A partir de là, il y a eu mise en place d'un système de combat rapproché pour l'armée française.

C'est la naissance du TIOR (qui va remplacer le très basique "close combat")

Et là commence le drame ....

Comme l'a souligné de nombreuses fois Laurent Henninger, il y a une forte tendance à vouloir transformer l'armée française (une institution faite pour gagner des guerres) en une institution constabulaire (une force de police).

A ma connaissance, la confusion a commencée pendant le conflit en Yougoslavie (avec des sommations à faire en trois langues différentes avant de pouvoir ouvrir le feu .....).

[Aparté : Dans le film, la bataille d'Alger, ce problème est également mis en lumière, mais il existe un voile d'oubli sur cette période]

Depuis la tendance s'amplifie.

Le combat rapproché n'échappe pas à cette tendance générale.

 

Avec le TIOR, cet "esprit constabulaire" apparaît de manière flagrante à travers les techniques. Les responsables de ce programme (qui ne sont pas forcément les concepteurs) semblent vraiment vouloir faire en sorte que les soldats prennent le plus de risque possible : Comment un militaire peut il avoir l'usage d'une matraque télescopique ?

Il s'agit dans ce cas d'une tâche différente de celle d'un soldat. (A l'Armée, l'idée était plutôt d'utiliser le canon de l'arme et surtout la crosse en cas de "problème"). La matraque est un arme de policier pas de militaire.

Bien sur la réalité est apparu ("le TIOR n'est pas efficace") et alors une nouvelle discipline est apparue : Le C4 ( Combat Corps à Corps adapté au Combat de haute intensité ) censé être plus "offensif".

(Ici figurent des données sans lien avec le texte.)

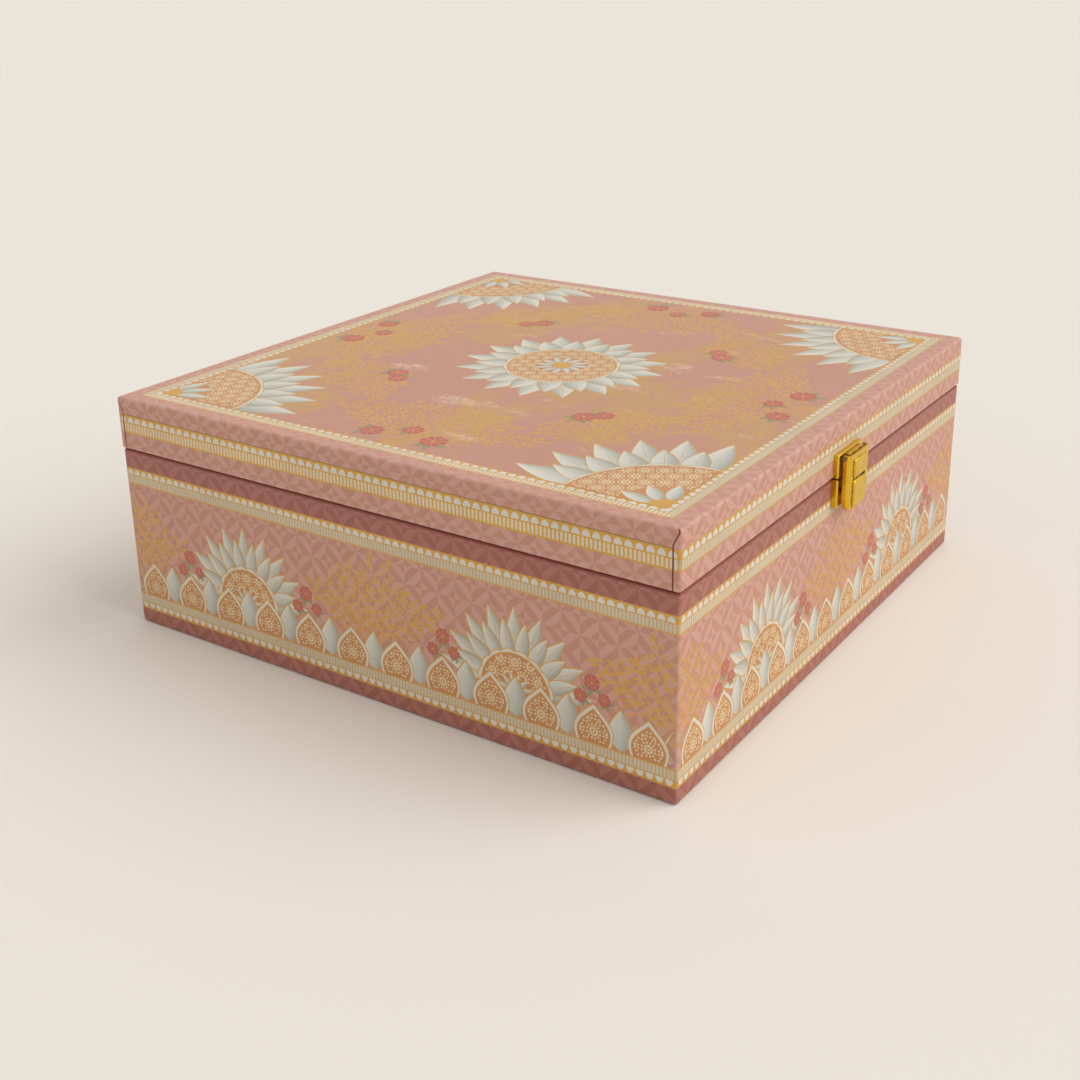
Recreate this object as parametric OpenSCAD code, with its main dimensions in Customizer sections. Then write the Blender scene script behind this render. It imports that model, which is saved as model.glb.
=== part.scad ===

Là encore, à priori, il n'apparait difficile, au vu du programme présenté de croire ce qui est annoncé. ("Le C4 permet de neutraliser quelqu'un dans un contexte de guerre où tout est autorisé").

J'ai noté trois points révélateurs :

1- Le temps de formation dans les deux cas (TIOR et C4) est très (trop ?) court

 

Pour le TIOR le temps est : 32 heures + 32 heures + 78 heures (sur le plan technique), soit 142 heures,  si on suppose qu'un civil s'entraine 4h/semaines => Techniquement, par rapport au Krav maga c'est ceinture jaune. Et çà c'est le niveau technique d'un instructeur....

Pour le C4, c'est 22h+ 57h + 121 h = 200 heures. Là encore, c'est le niveau ceinture orange/vert.

Comme l'ont fait remarqué Richard Douieb et "Huk" Planas, le temps de formation de 10 ou 30 heures pour un soldat est complétement insuffisant pour intégrer des manières de faire efficace. C'est, au mieux, une initiation. Il est illusoire de croire qu'un militaire est formé au combat rapproché avec l'équivalent de 3 stages civils. Le combat militaire rapproché, ce n'est pas différent du combat civil, c'est juste une illusion d'efficacité portée par l'institution.

 

2- Le programme technique est (très certainement) incomplet (et la pédagogie aussi ! )

 

Là, c'est un aspect technique, il est donc nécessaire de s'y connaître un peu. (et ce genre de discussion est récurrent depuis des siècles dans les arts martiaux, donc je ne souhaite pas approfondir)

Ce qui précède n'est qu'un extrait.